_Objective:_ Please restate the following records word for word.

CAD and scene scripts
↓
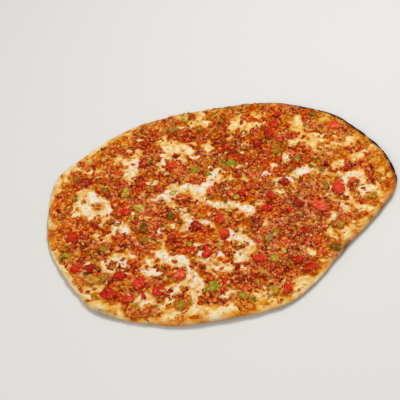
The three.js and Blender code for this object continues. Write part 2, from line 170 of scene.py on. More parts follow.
# How much the flake's dome and its number, and the grain's number and the distance to its middle, add to the
# tone, and what is added to all. The dome's share is a painted highlight on the flakes' tops, and the
# distance's share a painted shade in the gaps between the grains.
FLAKE_TONE_AND_PAINTED_LIGHT = (0.5, 0.46, 0.46, -0.6, -0.12)
DICE_SINK = 0.5  # the paste comes this far up the diced pieces' sides
DICE_BAND = (0.1, 0.6)  # between these values of the diced pieces' field
PASTE_TONE = 0.8  # of the paste's thin edge
PASTINESS = ((0.5, 11, 82), (0.42, 4.8, 83))
OILINESS = ((0.65, 9, 86), (0.5, 4.2, 87))
CLUMP_TONES = ((0.09, 18, 56), (0.14, 8, 84), (0.1, 4, 85))

# Each kind of crumb: spacing of the scatter, least and most length, detail of the shape, and the chance that
# it is there in the mince and on bare dough.
CRUMBS = {
    "mince_lumps": {"spacing": 4.4, "length": (3.2, 6.4), "subdivisions": 2, "keep": 0.65, "stray": 0.05},
    "mince_crumbs": {"spacing": 2.7, "length": (1.8, 3.8), "subdivisions": 1, "keep": 0.55, "stray": 0.12},
    "mince_grit": {"spacing": 2.0, "length": (0.9, 1.9), "subdivisions": 1, "keep": 0.25, "stray": 0.2},
}
OILY_CRUMBS = 0.03  # share of golden crumbs
CRUMB_TONE = (0.44, 0.3)  # how light the crumbs are on the whole, and how unlike each other
CRUMB_PAINTED_SHADE = 0.48  # painted light and shade: how much lighter a crumb's top is than its middle, and its foot darker
CRUMB_DEPTH = 0.3  # a crumb's middle lies between this share of its height under the paste's surface
CRUMB_PROUD = 0.2  # and this share above it
CRUMB_CUTS = 4  # flat cuts round each crumb
CRUMB_ROUGHNESS = 0.9
CRUMB_WIDTHS = (0.45, 0.9)  # as shares of the length
CRUMB_HEIGHTS = (0.3, 0.55)
CRUMB_TILT = 0.4  # typical tilt in radians
SHAPES = 16  # how many different shapes each kind of crumb and bit has
ON_DICE = 0.35  # a crumb lies on a diced piece where their field is higher than this

# ---- The rest of the topping ---------------------------------------------------------------------

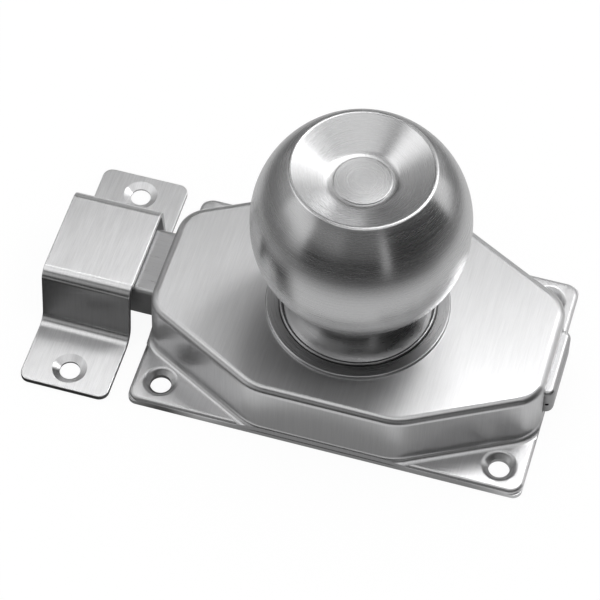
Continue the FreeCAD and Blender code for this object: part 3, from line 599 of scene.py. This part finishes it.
↑
_Task result:_
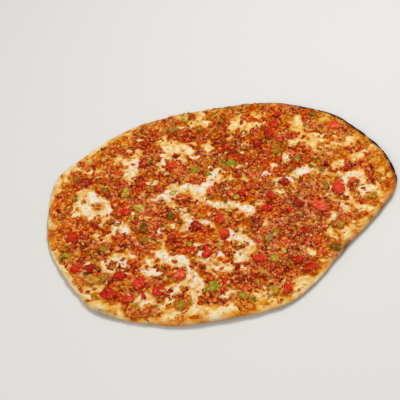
The three.js and Blender code for this object continues. Write part 2, from line 170 of scene.py on. More parts follow.
# How much the flake's dome and its number, and the grain's number and the distance to its middle, add to the
# tone, and what is added to all. The dome's share is a painted highlight on the flakes' tops, and the
# distance's share a painted shade in the gaps between the grains.
FLAKE_TONE_AND_PAINTED_LIGHT = (0.5, 0.46, 0.46, -0.6, -0.12)
DICE_SINK = 0.5  # the paste comes this far up the diced pieces' sides
DICE_BAND = (0.1, 0.6)  # between these values of the diced pieces' field
PASTE_TONE = 0.8  # of the paste's thin edge
PASTINESS = ((0.5, 11, 82), (0.42, 4.8, 83))
OILINESS = ((0.65, 9, 86), (0.5, 4.2, 87))
CLUMP_TONES = ((0.09, 18, 56), (0.14, 8, 84), (0.1, 4, 85))

# Each kind of crumb: spacing of the scatter, least and most length, detail of the shape, and the chance that
# it is there in the mince and on bare dough.
CRUMBS = {
    "mince_lumps": {"spacing": 4.4, "length": (3.2, 6.4), "subdivisions": 2, "keep": 0.65, "stray": 0.05},
    "mince_crumbs": {"spacing": 2.7, "length": (1.8, 3.8), "subdivisions": 1, "keep": 0.55, "stray": 0.12},
    "mince_grit": {"spacing": 2.0, "length": (0.9, 1.9), "subdivisions": 1, "keep": 0.25, "stray": 0.2},
}
OILY_CRUMBS = 0.03  # share of golden crumbs
CRUMB_TONE = (0.44, 0.3)  # how light the crumbs are on the whole, and how unlike each other
CRUMB_PAINTED_SHADE = 0.48  # painted light and shade: how much lighter a crumb's top is than its middle, and its foot darker
CRUMB_DEPTH = 0.3  # a crumb's middle lies between this share of its height under the paste's surface
CRUMB_PROUD = 0.2  # and this share above it
CRUMB_CUTS = 4  # flat cuts round each crumb
CRUMB_ROUGHNESS = 0.9
CRUMB_WIDTHS = (0.45, 0.9)  # as shares of the length
CRUMB_HEIGHTS = (0.3, 0.55)
CRUMB_TILT = 0.4  # typical tilt in radians
SHAPES = 16  # how many different shapes each kind of crumb and bit has
ON_DICE = 0.35  # a crumb lies on a diced piece where their field is higher than this

# ---- The rest of the topping ---------------------------------------------------------------------

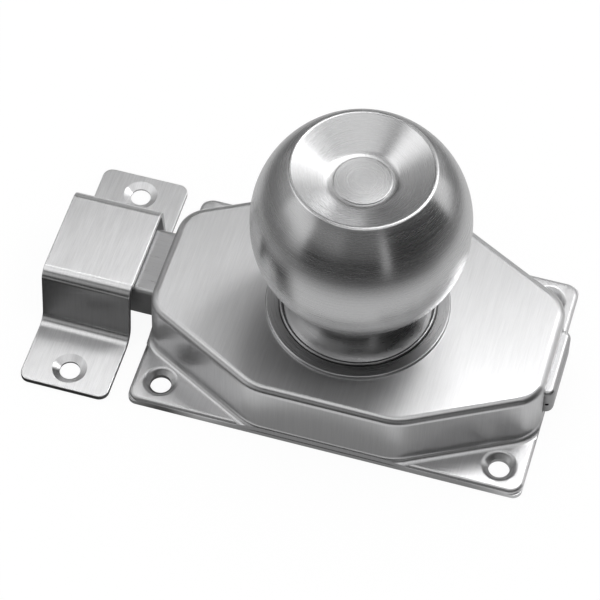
Continue the FreeCAD and Blender code for this object: part 3, from line 599 of scene.py. This part finishes it.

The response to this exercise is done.